= WHAT THE EXERCISE ASKS =
Exactly and only the lines from the one containing "Write part 2 of" through the one containing "cad_box = object_bounds()" are to be repeated, both ends included.

◇ ◇ ◇

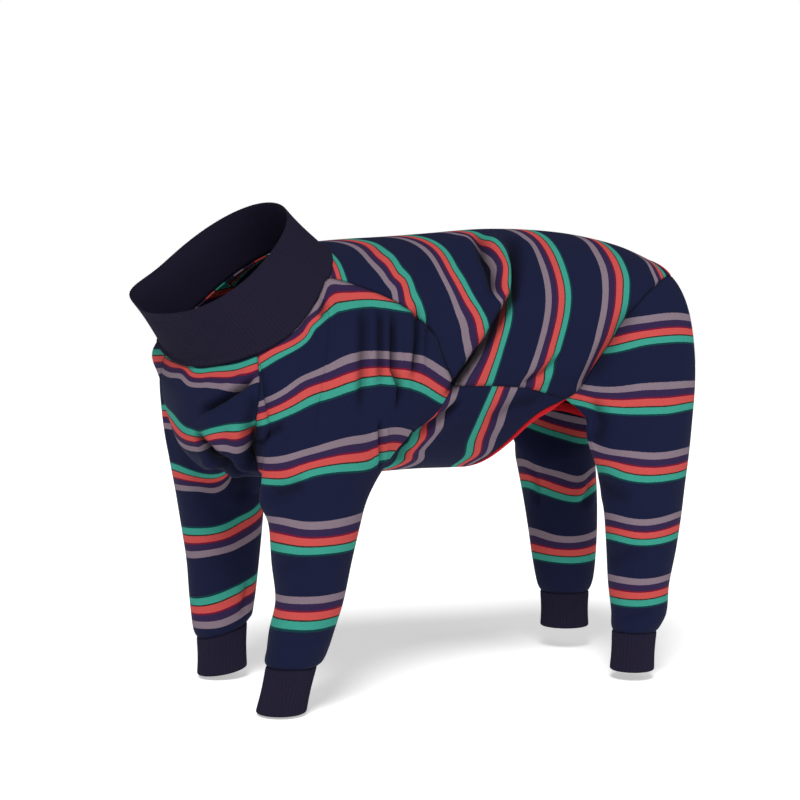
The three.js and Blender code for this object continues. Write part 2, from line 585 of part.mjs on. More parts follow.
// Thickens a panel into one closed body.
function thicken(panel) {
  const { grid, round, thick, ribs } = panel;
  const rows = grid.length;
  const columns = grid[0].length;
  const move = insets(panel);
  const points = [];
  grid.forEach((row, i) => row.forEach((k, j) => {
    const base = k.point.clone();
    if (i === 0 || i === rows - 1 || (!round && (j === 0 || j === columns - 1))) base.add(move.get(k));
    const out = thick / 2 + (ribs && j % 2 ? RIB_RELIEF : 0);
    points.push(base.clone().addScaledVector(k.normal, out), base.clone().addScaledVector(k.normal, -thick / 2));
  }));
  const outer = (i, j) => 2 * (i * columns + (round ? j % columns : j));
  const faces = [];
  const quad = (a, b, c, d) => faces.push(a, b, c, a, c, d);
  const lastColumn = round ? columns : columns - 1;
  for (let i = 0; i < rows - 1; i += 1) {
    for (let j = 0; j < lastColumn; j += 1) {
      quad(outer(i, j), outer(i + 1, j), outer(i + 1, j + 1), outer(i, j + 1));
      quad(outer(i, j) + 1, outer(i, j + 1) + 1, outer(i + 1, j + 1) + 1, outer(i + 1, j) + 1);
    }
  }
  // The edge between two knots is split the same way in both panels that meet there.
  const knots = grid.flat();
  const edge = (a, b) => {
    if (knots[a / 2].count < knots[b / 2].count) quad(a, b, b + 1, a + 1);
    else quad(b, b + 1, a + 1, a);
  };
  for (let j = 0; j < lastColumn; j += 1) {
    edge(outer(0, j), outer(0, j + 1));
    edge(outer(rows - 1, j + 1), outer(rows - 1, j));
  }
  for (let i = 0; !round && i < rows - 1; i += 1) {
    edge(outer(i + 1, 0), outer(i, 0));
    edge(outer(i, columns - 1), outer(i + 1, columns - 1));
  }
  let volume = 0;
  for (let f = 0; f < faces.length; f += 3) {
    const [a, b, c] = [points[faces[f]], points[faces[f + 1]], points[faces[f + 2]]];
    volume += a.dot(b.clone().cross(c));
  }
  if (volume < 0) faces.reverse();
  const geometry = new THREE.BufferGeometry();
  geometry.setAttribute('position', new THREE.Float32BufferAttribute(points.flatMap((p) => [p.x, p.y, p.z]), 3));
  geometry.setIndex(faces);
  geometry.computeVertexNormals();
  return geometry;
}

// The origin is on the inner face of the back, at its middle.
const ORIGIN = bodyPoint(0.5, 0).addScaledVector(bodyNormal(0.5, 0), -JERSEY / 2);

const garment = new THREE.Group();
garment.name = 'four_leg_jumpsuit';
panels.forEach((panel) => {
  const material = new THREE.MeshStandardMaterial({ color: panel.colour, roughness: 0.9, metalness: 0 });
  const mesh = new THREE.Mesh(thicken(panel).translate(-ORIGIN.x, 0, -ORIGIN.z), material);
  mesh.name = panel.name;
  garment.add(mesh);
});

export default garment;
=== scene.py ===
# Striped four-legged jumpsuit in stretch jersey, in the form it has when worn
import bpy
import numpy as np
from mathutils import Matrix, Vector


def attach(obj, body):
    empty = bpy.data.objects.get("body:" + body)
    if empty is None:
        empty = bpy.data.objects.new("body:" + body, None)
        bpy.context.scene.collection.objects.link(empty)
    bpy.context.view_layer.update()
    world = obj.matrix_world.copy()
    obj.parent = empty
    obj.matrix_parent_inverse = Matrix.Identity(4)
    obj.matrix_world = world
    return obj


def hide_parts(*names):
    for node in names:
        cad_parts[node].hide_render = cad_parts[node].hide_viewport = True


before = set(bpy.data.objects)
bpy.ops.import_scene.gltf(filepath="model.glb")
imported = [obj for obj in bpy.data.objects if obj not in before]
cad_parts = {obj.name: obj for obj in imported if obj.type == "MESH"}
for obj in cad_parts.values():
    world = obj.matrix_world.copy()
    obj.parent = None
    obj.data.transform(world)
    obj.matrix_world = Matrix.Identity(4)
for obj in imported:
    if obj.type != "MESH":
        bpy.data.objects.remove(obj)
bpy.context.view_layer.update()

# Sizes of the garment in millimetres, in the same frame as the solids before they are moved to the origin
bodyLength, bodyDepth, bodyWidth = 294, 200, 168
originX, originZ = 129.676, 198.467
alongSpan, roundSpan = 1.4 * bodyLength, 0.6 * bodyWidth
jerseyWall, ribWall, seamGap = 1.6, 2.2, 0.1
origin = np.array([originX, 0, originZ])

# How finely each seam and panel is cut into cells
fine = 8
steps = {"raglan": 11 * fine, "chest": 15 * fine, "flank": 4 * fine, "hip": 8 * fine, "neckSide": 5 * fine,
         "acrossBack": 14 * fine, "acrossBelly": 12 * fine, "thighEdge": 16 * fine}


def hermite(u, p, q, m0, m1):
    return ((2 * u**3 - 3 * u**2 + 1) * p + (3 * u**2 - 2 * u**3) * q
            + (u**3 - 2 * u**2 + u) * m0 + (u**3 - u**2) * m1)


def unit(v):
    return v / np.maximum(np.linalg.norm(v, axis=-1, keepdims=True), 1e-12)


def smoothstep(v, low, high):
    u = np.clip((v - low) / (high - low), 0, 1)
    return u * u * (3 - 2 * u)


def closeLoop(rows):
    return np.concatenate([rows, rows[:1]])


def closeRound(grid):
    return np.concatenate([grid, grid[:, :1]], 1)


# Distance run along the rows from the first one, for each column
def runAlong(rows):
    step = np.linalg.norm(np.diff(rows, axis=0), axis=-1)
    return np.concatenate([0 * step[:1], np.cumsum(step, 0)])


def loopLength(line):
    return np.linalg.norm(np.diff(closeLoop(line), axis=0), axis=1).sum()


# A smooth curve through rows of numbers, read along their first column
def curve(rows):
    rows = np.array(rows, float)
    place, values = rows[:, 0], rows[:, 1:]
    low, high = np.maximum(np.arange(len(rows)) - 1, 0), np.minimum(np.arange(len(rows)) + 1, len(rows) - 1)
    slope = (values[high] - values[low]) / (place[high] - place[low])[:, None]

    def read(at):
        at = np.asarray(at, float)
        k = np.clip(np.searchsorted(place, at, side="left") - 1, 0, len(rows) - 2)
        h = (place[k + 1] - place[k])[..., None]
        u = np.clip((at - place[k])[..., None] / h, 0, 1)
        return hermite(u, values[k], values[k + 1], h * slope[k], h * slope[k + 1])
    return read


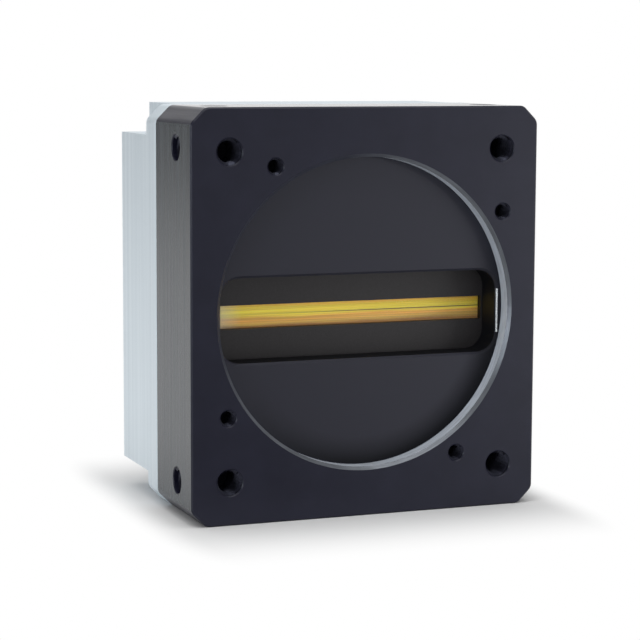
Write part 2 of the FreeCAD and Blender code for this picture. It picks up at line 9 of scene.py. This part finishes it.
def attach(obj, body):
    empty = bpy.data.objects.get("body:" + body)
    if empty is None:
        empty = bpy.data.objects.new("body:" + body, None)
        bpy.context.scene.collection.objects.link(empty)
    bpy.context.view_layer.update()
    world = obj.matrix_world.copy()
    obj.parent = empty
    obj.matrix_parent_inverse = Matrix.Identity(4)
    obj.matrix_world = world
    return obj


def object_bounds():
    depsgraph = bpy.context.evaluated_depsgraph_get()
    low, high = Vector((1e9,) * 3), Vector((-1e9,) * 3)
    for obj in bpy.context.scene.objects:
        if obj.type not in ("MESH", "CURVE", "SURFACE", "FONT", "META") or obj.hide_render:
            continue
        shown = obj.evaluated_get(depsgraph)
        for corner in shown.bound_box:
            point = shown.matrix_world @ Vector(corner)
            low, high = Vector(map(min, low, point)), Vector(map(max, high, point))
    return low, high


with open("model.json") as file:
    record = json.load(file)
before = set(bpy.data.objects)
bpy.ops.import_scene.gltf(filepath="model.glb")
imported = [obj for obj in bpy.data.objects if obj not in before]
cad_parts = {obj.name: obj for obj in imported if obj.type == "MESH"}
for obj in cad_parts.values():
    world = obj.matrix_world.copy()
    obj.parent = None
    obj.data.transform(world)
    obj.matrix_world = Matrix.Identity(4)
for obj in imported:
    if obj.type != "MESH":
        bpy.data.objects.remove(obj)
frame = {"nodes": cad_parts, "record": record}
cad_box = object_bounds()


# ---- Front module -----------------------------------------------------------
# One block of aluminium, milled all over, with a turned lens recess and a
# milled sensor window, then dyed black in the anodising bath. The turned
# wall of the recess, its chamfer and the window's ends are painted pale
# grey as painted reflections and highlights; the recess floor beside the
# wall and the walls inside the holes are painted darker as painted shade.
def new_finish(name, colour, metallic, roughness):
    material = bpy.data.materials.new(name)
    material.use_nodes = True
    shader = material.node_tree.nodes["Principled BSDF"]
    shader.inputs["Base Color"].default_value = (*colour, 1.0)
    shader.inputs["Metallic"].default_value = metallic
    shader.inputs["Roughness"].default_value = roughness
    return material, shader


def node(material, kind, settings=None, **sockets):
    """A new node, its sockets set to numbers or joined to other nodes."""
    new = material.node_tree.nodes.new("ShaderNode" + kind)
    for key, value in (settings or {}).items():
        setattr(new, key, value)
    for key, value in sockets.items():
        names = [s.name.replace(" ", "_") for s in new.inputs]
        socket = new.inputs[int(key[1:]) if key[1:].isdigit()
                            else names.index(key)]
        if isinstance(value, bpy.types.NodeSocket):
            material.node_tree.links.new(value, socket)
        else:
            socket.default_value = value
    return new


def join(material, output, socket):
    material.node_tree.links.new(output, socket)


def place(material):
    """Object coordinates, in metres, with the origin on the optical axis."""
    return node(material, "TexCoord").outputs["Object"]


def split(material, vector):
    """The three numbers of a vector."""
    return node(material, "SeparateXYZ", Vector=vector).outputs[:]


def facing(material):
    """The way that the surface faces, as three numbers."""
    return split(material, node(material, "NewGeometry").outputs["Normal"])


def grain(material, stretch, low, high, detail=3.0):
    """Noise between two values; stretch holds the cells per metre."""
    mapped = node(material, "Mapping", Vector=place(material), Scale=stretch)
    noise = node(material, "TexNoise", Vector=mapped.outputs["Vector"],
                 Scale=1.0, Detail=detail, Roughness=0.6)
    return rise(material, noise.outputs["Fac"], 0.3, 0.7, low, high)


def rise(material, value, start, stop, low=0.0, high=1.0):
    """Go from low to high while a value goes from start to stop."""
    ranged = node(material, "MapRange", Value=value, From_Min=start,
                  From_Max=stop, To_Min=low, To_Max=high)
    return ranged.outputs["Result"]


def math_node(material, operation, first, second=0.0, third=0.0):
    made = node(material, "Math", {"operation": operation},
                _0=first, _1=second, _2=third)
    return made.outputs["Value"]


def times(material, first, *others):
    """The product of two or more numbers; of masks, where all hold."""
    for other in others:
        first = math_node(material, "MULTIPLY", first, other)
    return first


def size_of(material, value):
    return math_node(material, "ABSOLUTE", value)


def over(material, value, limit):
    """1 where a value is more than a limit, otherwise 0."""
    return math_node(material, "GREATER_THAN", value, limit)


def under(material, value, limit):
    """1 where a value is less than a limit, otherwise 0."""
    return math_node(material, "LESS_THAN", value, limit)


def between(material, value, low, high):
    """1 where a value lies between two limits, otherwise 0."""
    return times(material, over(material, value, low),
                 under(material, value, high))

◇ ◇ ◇

= RESPONSE TO THE EXERCISE =
Write part 2 of the FreeCAD and Blender code for this picture. It picks up at line 9 of scene.py. This part finishes it.
def attach(obj, body):
    empty = bpy.data.objects.get("body:" + body)
    if empty is None:
        empty = bpy.data.objects.new("body:" + body, None)
        bpy.context.scene.collection.objects.link(empty)
    bpy.context.view_layer.update()
    world = obj.matrix_world.copy()
    obj.parent = empty
    obj.matrix_parent_inverse = Matrix.Identity(4)
    obj.matrix_world = world
    return obj


def object_bounds():
    depsgraph = bpy.context.evaluated_depsgraph_get()
    low, high = Vector((1e9,) * 3), Vector((-1e9,) * 3)
    for obj in bpy.context.scene.objects:
        if obj.type not in ("MESH", "CURVE", "SURFACE", "FONT", "META") or obj.hide_render:
            continue
        shown = obj.evaluated_get(depsgraph)
        for corner in shown.bound_box:
            point = shown.matrix_world @ Vector(corner)
            low, high = Vector(map(min, low, point)), Vector(map(max, high, point))
    return low, high


with open("model.json") as file:
    record = json.load(file)
before = set(bpy.data.objects)
bpy.ops.import_scene.gltf(filepath="model.glb")
imported = [obj for obj in bpy.data.objects if obj not in before]
cad_parts = {obj.name: obj for obj in imported if obj.type == "MESH"}
for obj in cad_parts.values():
    world = obj.matrix_world.copy()
    obj.parent = None
    obj.data.transform(world)
    obj.matrix_world = Matrix.Identity(4)
for obj in imported:
    if obj.type != "MESH":
        bpy.data.objects.remove(obj)
frame = {"nodes": cad_parts, "record": record}
cad_box = object_bounds()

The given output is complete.